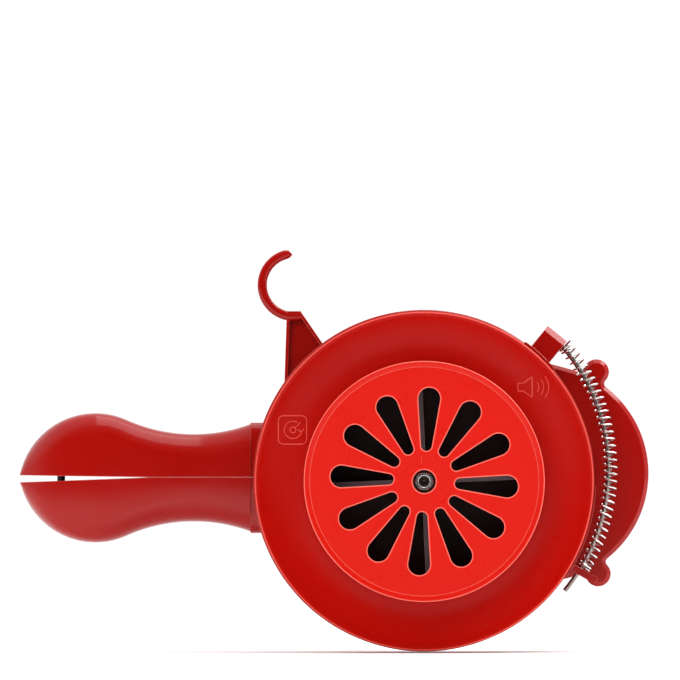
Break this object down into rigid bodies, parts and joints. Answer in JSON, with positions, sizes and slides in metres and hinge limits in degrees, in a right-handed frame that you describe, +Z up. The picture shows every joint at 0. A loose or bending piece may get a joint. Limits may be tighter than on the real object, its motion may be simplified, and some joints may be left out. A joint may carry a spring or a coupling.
{
  "type": "hand crank siren",
  "caption": "Hand-held crank siren: round slotted intake, ported drum with a spring-returned shutter ring, waisted grip, hook and geared crank behind.",
  "frame": {"origin": "on the rotor axis, at the middle of the front rim's cylindrical edge", "axes": "+X away from the grip, -Y out of the front face, +Z up towards the carrying hook"},
  "size_m": [0.2843, 0.1786, 0.1814],
  "materials": {
    "cap_red": "gloss",
    "shell_red": "gloss",
    "black_plastic": "satin",
    "nylon": "satin",
    "bright_steel": "polished",
    "black_steel": "satin",
    "bronze": "satin"
  },
  "bodies": {
    "housing": {"front_grille": "cap_red", "front_housing": "shell_red", "rear_plate": "shell_red", "gear_case": "shell_red", "gear_cover": "shell_red", "grip_upper": "shell_red", "grip_lower": "shell_red", "strap_pin": "black_steel", "hook_bracket": "shell_red", "bearing_front": "bright_steel", "bearing_rear": "bright_steel", "axle_bush_front": "bronze", "axle_bush_rear": "bronze", "idler_bush_front": "bronze", "idler_bush_rear": "bronze", "return_spring": "bright_steel"},
    "rotor": {"rotor": "black_plastic", "rotor_back": "black_plastic", "rotor_hub": "black_plastic", "rotor_vane_1": "black_plastic", "rotor_vane_2": "black_plastic", "rotor_vane_3": "black_plastic", "rotor_vane_4": "black_plastic", "rotor_shaft": "bright_steel", "rotor_nut": "bright_steel", "rotor_washer": "bright_steel", "rotor_pinion": "nylon", "shaft_clip": "bright_steel"},
    "idler": {"idler_shaft": "bright_steel", "idler_gear": "nylon", "idler_pinion": "nylon"},
    "crank": {"crank_axle": "bright_steel", "main_gear": "nylon", "gear_key": "bright_steel", "crank_arm": "bright_steel", "axle_washer": "bright_steel", "crank_nut": "bright_steel", "knob_bolt": "bright_steel"},
    "knob": {"crank_knob": "black_plastic"},
    "shutter": {"shutter_ring": "shell_red", "shutter_lever": "shell_red", "lever_rod": "black_steel"}
  },
  "joints": [
    {"name": "crank_turn", "type": "hinge", "parent": "housing", "child": "crank", "pos_m": [0.0526, 0.07, 0.0033], "axis": [0, 1, 0], "continuous": true},
    {"name": "idler_spin", "type": "hinge", "parent": "housing", "child": "idler", "pos_m": [0.00856, 0.066, 0.03187], "axis": [0, 1, 0], "continuous": true},
    {"name": "rotor_spin", "type": "hinge", "parent": "housing", "child": "rotor", "pos_m": [0, 0.042, 0], "axis": [0, 1, 0], "continuous": true},
    {"name": "knob_spin", "type": "hinge", "parent": "crank", "child": "knob", "pos_m": [-0.0324, 0.129, 0.0033], "axis": [0, 1, 0], "continuous": true},
    {"name": "shutter_turn", "type": "hinge", "parent": "housing", "child": "shutter", "pos_m": [0, 0.025, 0], "axis": [0, 1, 0], "range_deg": [0, 15], "stiffness_Nm_per_rad": 1.6, "springref_deg": -2.86, "deforming": ["return_spring"]}
  ],
  "couplings": [
    {"joint": "idler_spin", "follows": "crank_turn", "ratio": -5},
    {"joint": "rotor_spin", "follows": "crank_turn", "ratio": 22.5}
  ]
}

------

Work instructions: Word for word, quote all of the data above.

Answer for the task:
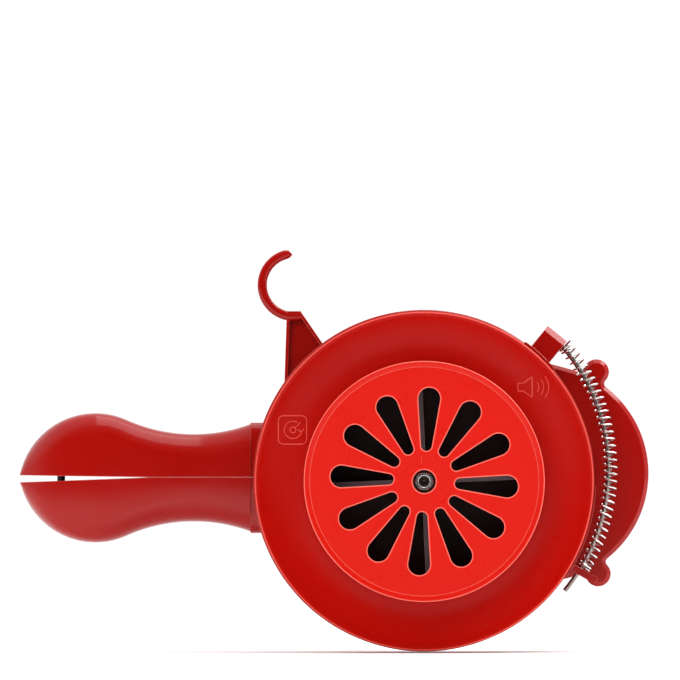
Break this object down into rigid bodies, parts and joints. Answer in JSON, with positions, sizes and slides in metres and hinge limits in degrees, in a right-handed frame that you describe, +Z up. The picture shows every joint at 0. A loose or bending piece may get a joint. Limits may be tighter than on the real object, its motion may be simplified, and some joints may be left out. A joint may carry a spring or a coupling.
{
  "type": "hand crank siren",
  "caption": "Hand-held crank siren: round slotted intake, ported drum with a spring-returned shutter ring, waisted grip, hook and geared crank behind.",
  "frame": {"origin": "on the rotor axis, at the middle of the front rim's cylindrical edge", "axes": "+X away from the grip, -Y out of the front face, +Z up towards the carrying hook"},
  "size_m": [0.2843, 0.1786, 0.1814],
  "materials": {
    "cap_red": "gloss",
    "shell_red": "gloss",
    "black_plastic": "satin",
    "nylon": "satin",
    "bright_steel": "polished",
    "black_steel": "satin",
    "bronze": "satin"
  },
  "bodies": {
    "housing": {"front_grille": "cap_red", "front_housing": "shell_red", "rear_plate": "shell_red", "gear_case": "shell_red", "gear_cover": "shell_red", "grip_upper": "shell_red", "grip_lower": "shell_red", "strap_pin": "black_steel", "hook_bracket": "shell_red", "bearing_front": "bright_steel", "bearing_rear": "bright_steel", "axle_bush_front": "bronze", "axle_bush_rear": "bronze", "idler_bush_front": "bronze", "idler_bush_rear": "bronze", "return_spring": "bright_steel"},
    "rotor": {"rotor": "black_plastic", "rotor_back": "black_plastic", "rotor_hub": "black_plastic", "rotor_vane_1": "black_plastic", "rotor_vane_2": "black_plastic", "rotor_vane_3": "black_plastic", "rotor_vane_4": "black_plastic", "rotor_shaft": "bright_steel", "rotor_nut": "bright_steel", "rotor_washer": "bright_steel", "rotor_pinion": "nylon", "shaft_clip": "bright_steel"},
    "idler": {"idler_shaft": "bright_steel", "idler_gear": "nylon", "idler_pinion": "nylon"},
    "crank": {"crank_axle": "bright_steel", "main_gear": "nylon", "gear_key": "bright_steel", "crank_arm": "bright_steel", "axle_washer": "bright_steel", "crank_nut": "bright_steel", "knob_bolt": "bright_steel"},
    "knob": {"crank_knob": "black_plastic"},
    "shutter": {"shutter_ring": "shell_red", "shutter_lever": "shell_red", "lever_rod": "black_steel"}
  },
  "joints": [
    {"name": "crank_turn", "type": "hinge", "parent": "housing", "child": "crank", "pos_m": [0.0526, 0.07, 0.0033], "axis": [0, 1, 0], "continuous": true},
    {"name": "idler_spin", "type": "hinge", "parent": "housing", "child": "idler", "pos_m": [0.00856, 0.066, 0.03187], "axis": [0, 1, 0], "continuous": true},
    {"name": "rotor_spin", "type": "hinge", "parent": "housing", "child": "rotor", "pos_m": [0, 0.042, 0], "axis": [0, 1, 0], "continuous": true},
    {"name": "knob_spin", "type": "hinge", "parent": "crank", "child": "knob", "pos_m": [-0.0324, 0.129, 0.0033], "axis": [0, 1, 0], "continuous": true},
    {"name": "shutter_turn", "type": "hinge", "parent": "housing", "child": "shutter", "pos_m": [0, 0.025, 0], "axis": [0, 1, 0], "range_deg": [0, 15], "stiffness_Nm_per_rad": 1.6, "springref_deg": -2.86, "deforming": ["return_spring"]}
  ],
  "couplings": [
    {"joint": "idler_spin", "follows": "crank_turn", "ratio": -5},
    {"joint": "rotor_spin", "follows": "crank_turn", "ratio": 22.5}
  ]
}